_PROBLEM TO SOLVE_:
All of the data below must be repeated exactly.

=====

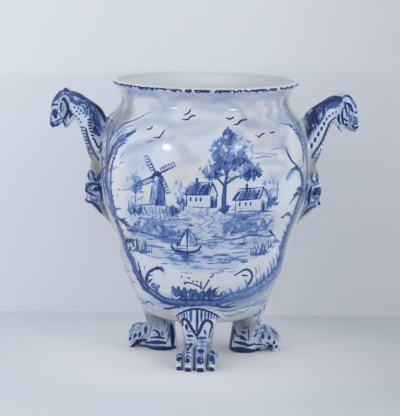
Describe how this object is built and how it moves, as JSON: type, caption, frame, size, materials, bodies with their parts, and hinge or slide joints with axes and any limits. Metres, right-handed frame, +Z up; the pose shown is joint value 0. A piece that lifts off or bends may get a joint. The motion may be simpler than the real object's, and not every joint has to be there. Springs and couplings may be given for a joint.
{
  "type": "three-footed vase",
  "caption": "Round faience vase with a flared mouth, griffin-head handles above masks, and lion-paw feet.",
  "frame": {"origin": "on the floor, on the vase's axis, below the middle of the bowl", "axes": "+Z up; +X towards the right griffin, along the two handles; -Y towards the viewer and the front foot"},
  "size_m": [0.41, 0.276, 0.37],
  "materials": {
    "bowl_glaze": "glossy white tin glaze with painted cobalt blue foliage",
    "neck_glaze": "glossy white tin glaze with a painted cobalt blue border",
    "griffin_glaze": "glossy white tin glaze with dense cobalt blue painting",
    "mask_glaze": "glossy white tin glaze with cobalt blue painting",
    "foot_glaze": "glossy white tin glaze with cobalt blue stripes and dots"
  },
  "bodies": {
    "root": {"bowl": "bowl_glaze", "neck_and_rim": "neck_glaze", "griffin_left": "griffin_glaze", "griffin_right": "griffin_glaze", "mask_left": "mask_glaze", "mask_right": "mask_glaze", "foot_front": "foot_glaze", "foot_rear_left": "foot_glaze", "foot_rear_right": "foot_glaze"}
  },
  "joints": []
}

=====

_ANSWER_:
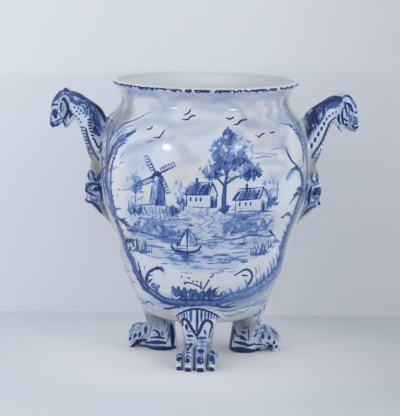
Describe how this object is built and how it moves, as JSON: type, caption, frame, size, materials, bodies with their parts, and hinge or slide joints with axes and any limits. Metres, right-handed frame, +Z up; the pose shown is joint value 0. A piece that lifts off or bends may get a joint. The motion may be simpler than the real object's, and not every joint has to be there. Springs and couplings may be given for a joint.
{
  "type": "three-footed vase",
  "caption": "Round faience vase with a flared mouth, griffin-head handles above masks, and lion-paw feet.",
  "frame": {"origin": "on the floor, on the vase's axis, below the middle of the bowl", "axes": "+Z up; +X towards the right griffin, along the two handles; -Y towards the viewer and the front foot"},
  "size_m": [0.41, 0.276, 0.37],
  "materials": {
    "bowl_glaze": "glossy white tin glaze with painted cobalt blue foliage",
    "neck_glaze": "glossy white tin glaze with a painted cobalt blue border",
    "griffin_glaze": "glossy white tin glaze with dense cobalt blue painting",
    "mask_glaze": "glossy white tin glaze with cobalt blue painting",
    "foot_glaze": "glossy white tin glaze with cobalt blue stripes and dots"
  },
  "bodies": {
    "root": {"bowl": "bowl_glaze", "neck_and_rim": "neck_glaze", "griffin_left": "griffin_glaze", "griffin_right": "griffin_glaze", "mask_left": "mask_glaze", "mask_right": "mask_glaze", "foot_front": "foot_glaze", "foot_rear_left": "foot_glaze", "foot_rear_right": "foot_glaze"}
  },
  "joints": []
}